Diageo Plc, the maker of Guinness beer and Johnnie Walker whisky, wants Africa to account for 20 percent of its sales after investing more than $1 billion in the continent over the last five years, Chief Executive Officer Ivan Menezes said.
The ambition to make the African operation “one of the pillars of the next decade” and boost takings from the current share of 13 percent will play out in growing nations such as Ethiopia, Menezes said at the opening of an expanded brewery in Africa’s second-most populous country. He declined to say when he expected to reach the goal.
“Africa is hugely important for Diageo and Ethiopia is going to be one of the cornerstone markets for us in the future,” the CEO said in a Feb. 25 interview with Bloomberg Africa Television at the Meta Abo brewery in Sebeta. “I see Africa growing faster than the Diageo average both in beer and in spirits, and the two go hand in hand.”
The world’s largest spirits maker is leaning more on Africa as North America, its biggest and most profitable market, continues to struggle. The London-based distiller manufactures in 16 African countries and sells its brands in 40 on a continent that is expected to have a fifth of the world’s population by 2030. Diageo has invested $119 million in Meta Abo since buying the brewery from Ethiopia’s government for $225 million three years ago.
“This is a very exciting market,” Menezes said. “It’s got good demographics, very good economic growth and we’ve got good support from the government.”
Diageo shares were little changed at 1,932.5 pence as of 10:46 a.m. in London.
Ethiopia, one of Africa’s fastest-growing economies, is expected to grow an average of 8.1 percent annually through 2019, the International Monetary Fund said in October. The country’s estimated population of 94.1 million was increasing at 2.6 percent a year in 2013, according to the World Bank.
Sales of Guinness in Nigeria, Africa’s largest economy, have rebounded after Diageo tried to “premiumize” its operation last year at a time when consumers were seeking cheaper drinks, Menezes said. The ill-timed price increase resulted in a 9 percent drop in Nigerian sales last year, and Diageo has since hired a new management team in response.
“The corrections we made in Nigeria are working well and the last few months we see growing momentum in that business,” the CEO said.

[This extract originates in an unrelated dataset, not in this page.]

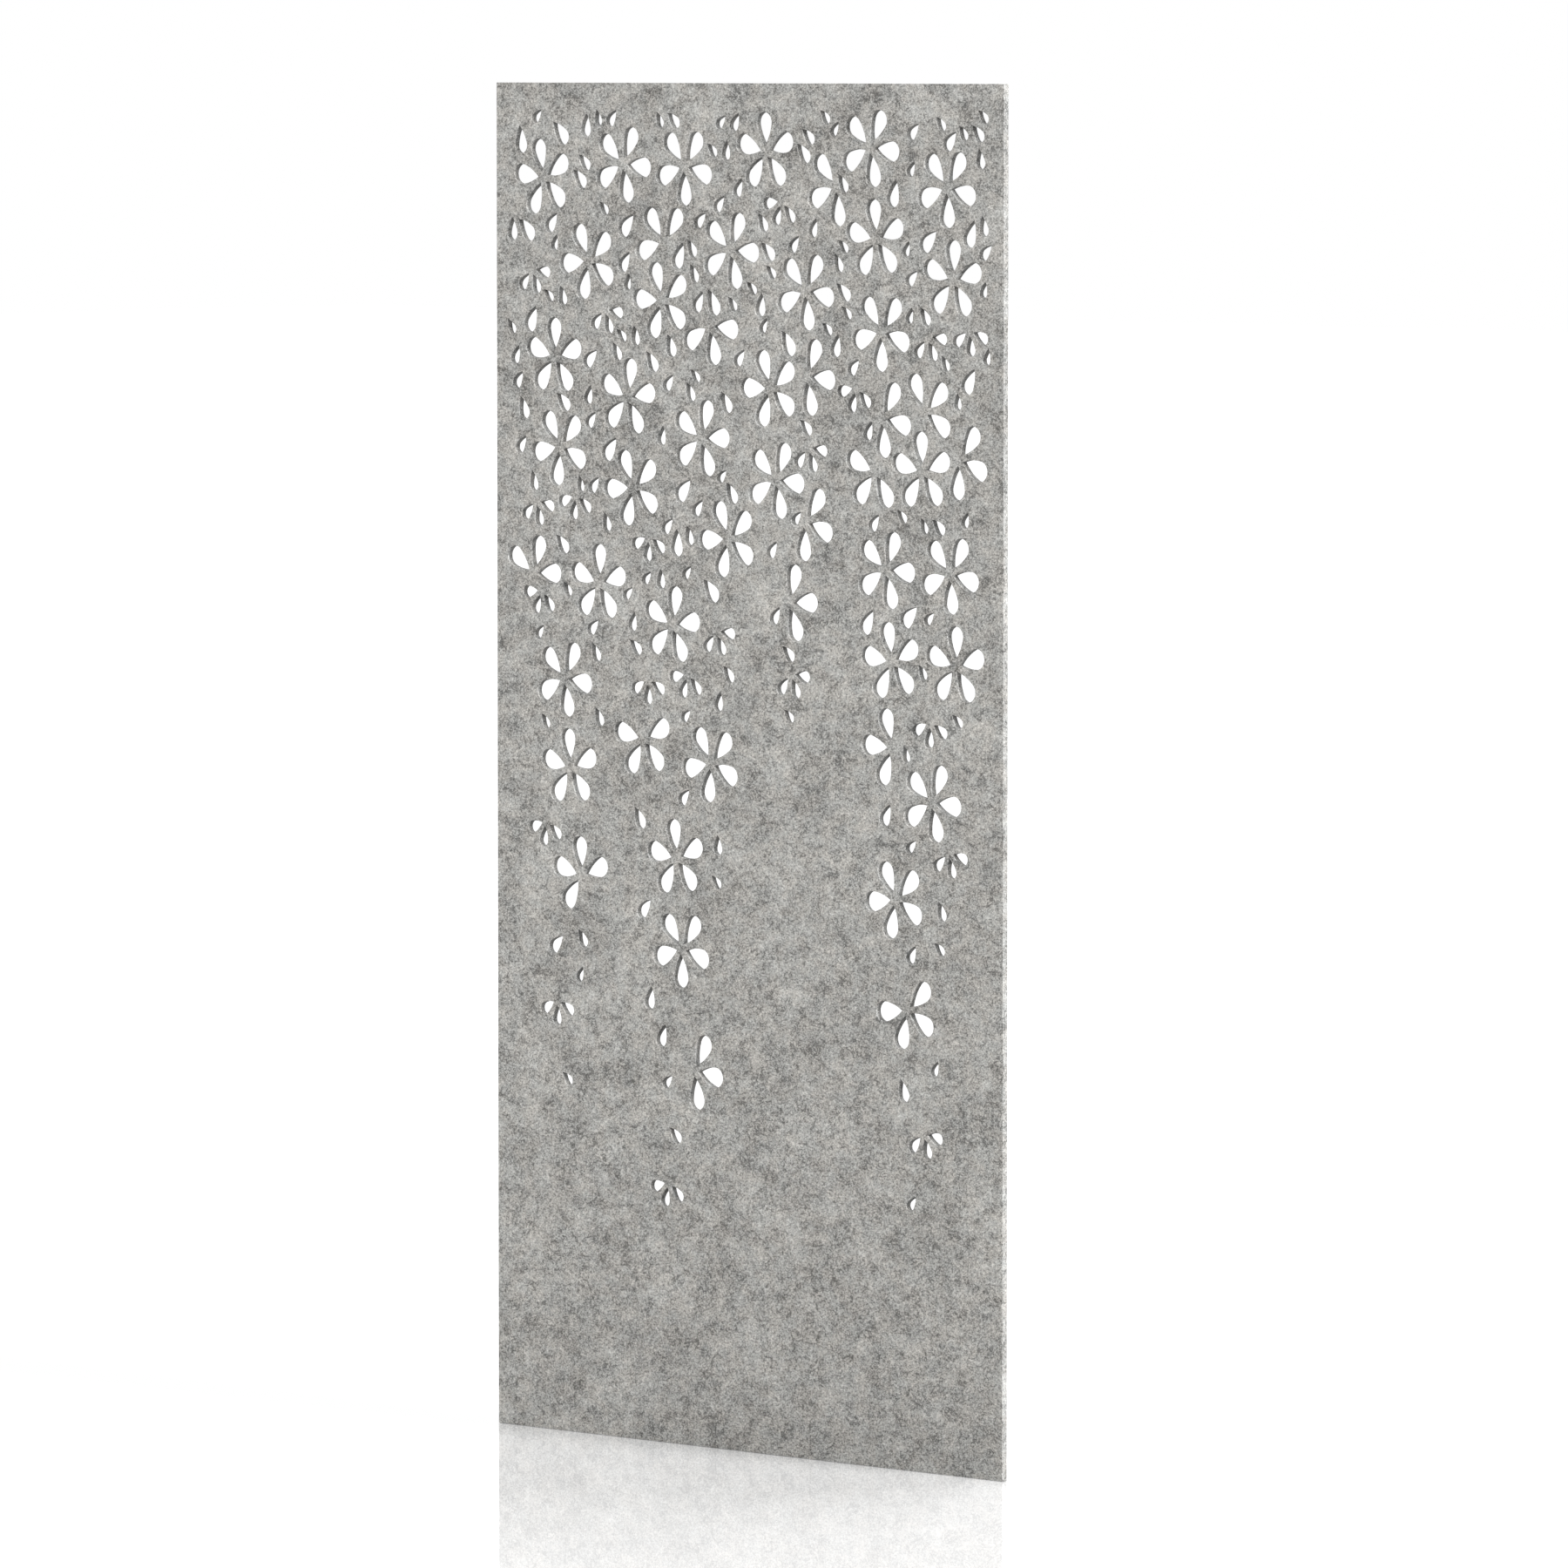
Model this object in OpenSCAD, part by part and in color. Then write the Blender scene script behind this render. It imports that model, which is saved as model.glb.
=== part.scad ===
// Hanging room divider: a rigid felt board with a curtain of falling blossom cut through it,
// carried by a bar that is hidden in a slot in its top edge.
// The origin is the middle of the top edge, midway between the two threaded sockets.
// +Z is up, the front face looks along -Y, and +X is to the right seen from the front.

/* [Board] */
// Width of the felt board
board_w = 1200; // [900:50:1400]
// Height of the felt board
board_h = 2400; // [2200:50:2800]
// Thickness of the felt board
board_t = 12; // [12:1:24]
// Colour of the felt
felt_color = "#9f9f9a"; // [#9f9f9a:Light grey, #5f6062:Anthracite, #b7a88f:Sand]

/* [Hanger] */
// Felt left whole past each end of the rail
rail_end = 50; // [20:5:80]
// Height of the rail
rail_h = 30; // [29:1:34]
// Thickness of the rail
rail_t = 4; // [3:0.5:5]
// Depth of the rail's top edge below the board's top edge
rail_inset = 1; // [0:0.5:2]
// Radius of the rail's lower corners
rail_corner_r = 3; // [1:1:6]
// Distance of each socket from the board's side edge
socket_inset = 150; // [130:5:170]
// Outer diameter of a socket
socket_d = 8; // [7.5:0.5:9]
// Tapping diameter of the socket's thread
thread_d = 4.2; // [3.3:0.1:5]
// Depth of the socket's thread
thread_l = 12; // [9:1:13]
// Metal between the thread and the fork
socket_web = 3; // [2:0.5:4]
// Depth of the fork that straddles the rail
fork_l = 14; // [11:1:15]
// Diameter of the pins
pin_d = 3; // [2:0.5:4]
// Distance of the outermost rail pins from the rail's ends
rail_pin_end = 50; // [20:5:55]
// Felt left over each end of a rail pin
pin_cover = 1.5; // [1:0.5:3]

/* [Fits] */
// Gap on each side of a piece that slides into felt
felt_gap = 0.1; // [0.05:0.05:0.25]
// Gap on each side of a metal piece in metal
metal_gap = 0.05; // [0.02:0.01:0.1]

/* [Petals] */
// Length of a petal of a blossom
blossom_l = 60; // [44:1:66]
// Length of a petal of a spray
spray_l = 36; // [26:1:40]
// Lengths of the loose petals
loose_l = [50, 42, 36, 30]; // [24:1:60]
// Width of a petal for a length of one
petal_ratio = 0.6; // [0.5:0.01:0.7]
// Radius of a petal's flank for a length of one
flank_ratio = 1.4; // [1.4:0.1:6]
// Distance from a blossom's centre to its petals' tips
eye_r = 10; // [8:0.5:12]
// Least felt left between two cut-outs
bridge = 7.5; // [6:0.5:14]
// Largest lean of a loose petal
loose_lean = 48; // [0:1:60]
// Largest lean of a spray
spray_lean = 25; // [0:1:30]

/* [Curtain] */
// Felt left whole along the top edge
top_margin = 44; // [42:1:80]
// Felt left whole along each side edge
side_margin = 24; // [15:1:60]
// Depth of the dense band
band_h = 500; // [300:10:600]
// Middles of the four hanging strands
strand_x = [-430, -160, 110, 395]; // [-600:5:600]
// Half widths of the strands at the band
strand_half_w = [120, 150, 75, 140]; // [60:5:180]
// Depths that the strands reach
strand_foot = [1740, 2040, 1080, 1960]; // [700:10:2100]
// How slowly a strand narrows on its way down
strand_taper = 2; // [1:0.1:3]
// Extra felt between the cut-outs at the lowest foot
loosening = 55; // [0:5:120]

/* [Hidden] */
$fn = 48;
flank_fn = 96;
overcut = 1;
rail_pins = 6;

pin_hole_d = pin_d + 2 * metal_gap;
rail_l = board_w - 2 * rail_end;
rail_top = -rail_inset;
rail_foot = rail_top - rail_h;
rail_mid = rail_top - rail_h / 2;
socket_x = board_w / 2 - socket_inset;
socket_l = thread_l + socket_web + fork_l;
fork_root = fork_l - socket_l;
socket_pin_z = fork_root - fork_l / 2;
rail_pin_l = board_t - 2 * pin_cover;
rail_pin_pitch = (rail_l - 2 * rail_pin_end) / (rail_pins - 1);
rail_pin_x = [for (i = [0:rail_pins - 1]) rail_pin_end - rail_l / 2 + i * rail_pin_pitch];

// ---- Petals: a petal is [tip, aim, length], and aim is the direction from its tip to its round end ----

// Steps of a spread that never lines up: the plastic number's inverse and its square, and the golden angle
spread_x = 0.7548776662;
spread_z = 0.5698402910;
golden_angle = 137.508;

// A petal of length one has its tip at the origin and its round end at 1 on the X axis. Each flank
// is an arc that meets the end's arc at so small an angle that it looks smooth.
end_ratio = petal_ratio / 2;
end_x = 1 - end_ratio;
flank_bite = 0.004;
flank_to_end = flank_ratio - end_ratio + flank_bite;
flank_x = (pow(end_x, 2) + pow(flank_ratio, 2) - pow(flank_to_end, 2)) / (2 * end_x);
flank_y = sqrt(pow(flank_ratio, 2) - pow(flank_x, 2));
shoulder_x = flank_x + (end_x - flank_x) * flank_ratio / flank_to_end;

// Discs that touch both flanks and stand for the petal: distance from its tip, and radius
disc_x = [end_x, 0.55 * end_x, 0.22 * end_x];
unit_discs = [for (x = disc_x) [x, flank_ratio - norm([x - flank_x, flank_y])]];

function heading(aim) = [cos(aim), sin(aim)];
function fraction(v) = v - floor(v);
function petal_discs(p) = [for (d = unit_discs) [p[0] + p[2] * d[0] * heading(p[1]), p[2] * d[1]]];

// ---- Motifs: a motif is [centre, reach, petals, discs] ----

function motif(centre, reach, petals) = [centre, reach, petals, [for (p = petals) each petal_discs(p)]];

blossom_slots = 5;
spray_slots = 6;
spray_petals = 3;
spray_start = -90 - 180 * (spray_petals - 1) / spray_slots;

// Petals round a centre: the first at the angle turn, and the rest in the slots that follow
function ring(centre, turn, count, slots, length) =
    motif(centre, eye_r + length, [
        for (k = [0:count - 1])
            let (aim = turn + 360 * k / slots)
            [centre + eye_r * heading(aim), aim, length]
    ]);

function blossom(centre, i, count) = ring(centre, golden_angle * i, count, blossom_slots, blossom_l);

// Small petals that hang from a point
function spray(centre, i) =
    ring(centre, spray_start + spray_lean * sin(golden_angle * i), spray_petals, spray_slots, spray_l);

function loose(centre, i, length) =
    let (aim = -90 + loose_lean * sin(golden_angle * i))
    motif(centre, length / 2, [[centre - heading(aim) * length / 2, aim, length]]);

// What is tried, in this order: [kind, size, tries for each square of a blossom petal's length, start
// of the spread, share of the curtain's depth, room as a multiple of the bridge]. Size is a petal count
// or a length.
passes = [
    ["blossom", 5, 0.45, 0.50, 0.80, 1.4],
    ["blossom", 4, 0.45, 0.13, 0.86, 1.1],
    ["blossom", 3, 0.60, 0.37, 0.90, 1.0],
    ["spray", spray_petals, 0.60, 0.77, 0.97, 1.1],
    ["loose", loose_l[0], 0.45, 0.31, 0.88, 1.1],
    ["loose", loose_l[1], 0.75, 0.61, 0.94, 1.0],
    ["loose", loose_l[2], 1.50, 0.91, 1.00, 1.0],
    ["loose", loose_l[3], 1.50, 0.21, 1.04, 1.0]
];

function make(kind, size, centre, i) =
    kind == "blossom" ? blossom(centre, i, size)
    : kind == "spray" ? spray(centre, i)
    : loose(centre, i, size);

// ---- Curtain: where cut-outs may lie, and how they keep clear of each other ----

curtain_foot = max(strand_foot);
curtain_squares = board_w * curtain_foot / pow(blossom_l, 2);

// Depth below the top edge that the curtain reaches at x
function curtain_depth(x) = max([
    for (s = [0:len(strand_x) - 1])
        let (u = min(1, abs(x - strand_x[s]) / strand_half_w[s]))
        band_h + (strand_foot[s] - band_h) * (1 - pow(u, strand_taper))
]);

// Felt between cut-outs at a depth: the curtain loosens on its way down
function felt_between(depth) = loosening * pow(max(0, depth - band_h) / (curtain_foot - band_h), 2);

function on_board(m) = len([
    for (d = m[3])
        if (abs(d[0].x) > board_w / 2 - side_margin - d[1] || d[0].y > -top_margin - d[1]) d
]) == 0;

function apart(a, b, felt) =
    norm(a[0] - b[0]) > a[1] + b[1] + felt
    || len([for (d = a[3], e = b[3]) if (norm(d[0] - e[0]) < d[1] + e[1] + felt) d]) == 0;

function fits(m, kept, felt) = on_board(m) && len([for (k = kept) if (!apart(m, k, felt)) k]) == 0;

// Goes through one pass's tries and keeps each motif that is clear of all kept before it
function scatter(pass, kept, i = 0) =
    i >= pass[2] * curtain_squares ? kept
    : let (
        x = (fraction(pass[3] + i * spread_x) - 0.5) * board_w,
        depth = fraction(pass[3] + i * spread_z) * curtain_foot,
        m = make(pass[0], pass[1], [x, -depth], i),
        kept_now = depth <= pass[4] * curtain_depth(x)
            && fits(m, kept, bridge * pass[5] + felt_between(depth)) ? concat(kept, [m]) : kept
    )
    scatter(pass, kept_now, i + 1);

function curtain(kept = [], n = 0) = n == len(passes) ? kept : curtain(scatter(passes[n], kept), n + 1);

// ---- The board ----

// Two flank arcs up to the shoulder, and a round end past it
module petal(length) scale(length) intersection() {
    union() {
        translate([0, -end_ratio]) square([shoulder_x, 2 * end_ratio]);
        translate([end_x, 0]) circle(end_ratio);
    }
    intersection_for (side = [-1, 1])
        translate([flank_x, side * flank_y]) circle(flank_ratio, $fn = flank_fn);
}

module board_outline() {
    translate([-board_w / 2, -board_h]) square([board_w, board_h]);
}

module pierced_sheet() {
    rotate([90, 0, 0]) linear_extrude(board_t, center = true) difference() {
        board_outline();
        for (m = curtain(), p = m[2]) translate(p[0]) rotate(p[1]) petal(p[2]);
    }
}

module rail_slot() {
    slot_t = rail_t + 2 * felt_gap;
    slot_l = rail_l + 2 * felt_gap;
    slot_h = felt_gap - rail_foot;
    translate([-slot_l / 2, -slot_t / 2, -slot_h]) cube([slot_l, slot_t, slot_h + overcut]);
}

module socket_bore() {
    bore_l = socket_l + felt_gap;
    translate([0, 0, -bore_l]) cylinder(d = socket_d + 2 * felt_gap, h = bore_l + overcut);
}

// A round bar of length l across the board, centred on its thickness
module across(d, l) {
    rotate([90, 0, 0]) cylinder(d = d, h = l, center = true);
}

module felt_board() color(felt_color) difference() {
    pierced_sheet();
    rail_slot();
    for (x = [-socket_x, socket_x]) translate([x, 0, 0]) socket_bore();
    for (x = rail_pin_x) translate([x, 0, rail_mid]) across(pin_hole_d, rail_pin_l + 2 * felt_gap);
}

// ---- The hanger ----

module rail_outline() {
    r = rail_corner_r;
    difference() {
        translate([-rail_l / 2, rail_foot]) square([rail_l, rail_h]);
        for (side = [-1, 1]) translate([side * (rail_l / 2 - r), rail_foot + r]) difference() {
            translate([side > 0 ? 0 : -r - overcut, -r - overcut]) square(r + overcut);
            circle(r);
        }
    }
}

module hanger_rail() color("silver") difference() {
    notch_w = socket_d + 2 * metal_gap;
    rotate([90, 0, 0]) linear_extrude(rail_t, center = true) rail_outline();
    for (x = [-socket_x, socket_x]) {
        translate([x - notch_w / 2, -rail_t / 2 - overcut, fork_root - metal_gap])
            cube([notch_w, rail_t + 2 * overcut, overcut - fork_root]);
        translate([x, 0, socket_pin_z]) across(pin_hole_d, rail_t + 2 * overcut);
    }
    for (x = rail_pin_x) translate([x, 0, rail_mid]) across(pin_hole_d, rail_t + 2 * overcut);
}

// A round bar with a blind thread in its top and a fork at its foot
module socket() {
    fork_gap = rail_t + 2 * metal_gap;
    difference() {
        translate([0, 0, -socket_l]) cylinder(d = socket_d, h = socket_l);
        translate([0, 0, -thread_l]) cylinder(d = thread_d, h = thread_l + overcut);
        translate([-socket_d, -fork_gap / 2, -socket_l - overcut])
            cube([2 * socket_d, fork_gap, fork_l + overcut]);
        translate([0, 0, socket_pin_z]) across(pin_hole_d, 2 * socket_d);
    }
}

module socket_pin() {
    translate([0, 0, socket_pin_z]) across(pin_d, sqrt(pow(socket_d, 2) - pow(pin_d, 2)));
}

module left_socket() color("gray") translate([-socket_x, 0, 0]) socket();
module right_socket() color("gray") translate([socket_x, 0, 0]) socket();
module left_socket_pin() color("dimgray") translate([-socket_x, 0, 0]) socket_pin();
module right_socket_pin() color("dimgray") translate([socket_x, 0, 0]) socket_pin();

module rail_pin(i) color("dimgray") translate([rail_pin_x[i], 0, rail_mid]) across(pin_d, rail_pin_l);

felt_board();
hanger_rail();
left_socket();
right_socket();
left_socket_pin();
right_socket_pin();
rail_pin(0);  // rail_pin_1
rail_pin(1);  // rail_pin_2
rail_pin(2);  // rail_pin_3
rail_pin(3);  // rail_pin_4
rail_pin(4);  // rail_pin_5
rail_pin(5);  // rail_pin_6
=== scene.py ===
"""Dresses a hanging room divider: a felt board with a curtain of petals cut through it, on a hidden rail.

Sizes are in metres. The origin is the middle of the board's top edge, +Z is up and the front looks along -Y.
"""

import math

import bmesh
import bpy
from bpy.props import FloatProperty, FloatVectorProperty, IntProperty, PointerProperty
from mathutils import Euler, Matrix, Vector


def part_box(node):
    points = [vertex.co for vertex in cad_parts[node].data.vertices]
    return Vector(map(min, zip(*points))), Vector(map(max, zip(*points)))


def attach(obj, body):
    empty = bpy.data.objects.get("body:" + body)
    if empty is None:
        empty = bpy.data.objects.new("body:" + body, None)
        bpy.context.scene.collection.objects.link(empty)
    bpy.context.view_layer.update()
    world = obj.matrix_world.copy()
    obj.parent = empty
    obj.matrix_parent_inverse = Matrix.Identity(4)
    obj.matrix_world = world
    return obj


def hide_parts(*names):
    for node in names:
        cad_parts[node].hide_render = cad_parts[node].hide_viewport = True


bl_info = {
    "name": "Petal Room Divider",
    "version": (1, 0, 0),
    "blender": (4, 5, 0),
    "location": "3D View > Sidebar > Divider",
    "description": "Cuts the felt board, finishes its hanger and sets the studio",
    "category": "Object",
}

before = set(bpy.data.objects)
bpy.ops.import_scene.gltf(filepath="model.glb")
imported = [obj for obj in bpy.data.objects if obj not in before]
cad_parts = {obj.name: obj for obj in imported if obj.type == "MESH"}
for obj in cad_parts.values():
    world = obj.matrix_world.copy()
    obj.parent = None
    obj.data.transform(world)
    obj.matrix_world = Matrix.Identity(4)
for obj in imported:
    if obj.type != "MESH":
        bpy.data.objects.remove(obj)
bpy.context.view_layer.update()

BODY = "root"
MM = 0.001
UP = (0.0, 0.0, 1.0)
WHITE = (1.0, 1.0, 1.0, 1.0)
WELD = 0.01 * MM  # Points of the board closer than this count as one
FINE_WELD = 0.001 * MM  # The same on a socket
HOLE_SIDES = 48


def extent(node):
    """Size and middle of a CAD node's box."""
    low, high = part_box(node)
    return high - low, (high + low) / 2


BOARD_SIZE, _ = extent("felt_board")
RAIL_PINS = sorted(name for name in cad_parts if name.startswith("rail_pin_"))
SOCKETS = ["left_socket", "right_socket"]
SOCKET_PINS = ["left_socket_pin", "right_socket_pin"]


# ---------------------------------------------------------------- node trees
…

Diageo’s investments in Ethiopia include the new bottling line at Meta Abo, which is 14 miles (23 kilometers) southwest of the capital Addis Ababa. The addition will triple its annual production capacity to 1.7 million hectoliters. It’s also digging wells to bring drinking water to thousands of residents.
Other brewers are eager to slake Ethiopia’s growing thirst for beer. Heineken NV, the Dutch company that bought two Ethiopian government breweries in 2011 for $163 million, opened a 110 million-euro ($123 million) plant near Addis Ababa in January. BGI Ethiopia, a unit of French drinks maker Groupe Castel, produces St George beer — the nation’s top seller — from a 93-year-old brewery in the capital.
“I see a market the size of Ethiopia having significant opportunities for all the players to grow,” Menezes said.
- Could Ethiopia Be the Bright Spot for Diageo?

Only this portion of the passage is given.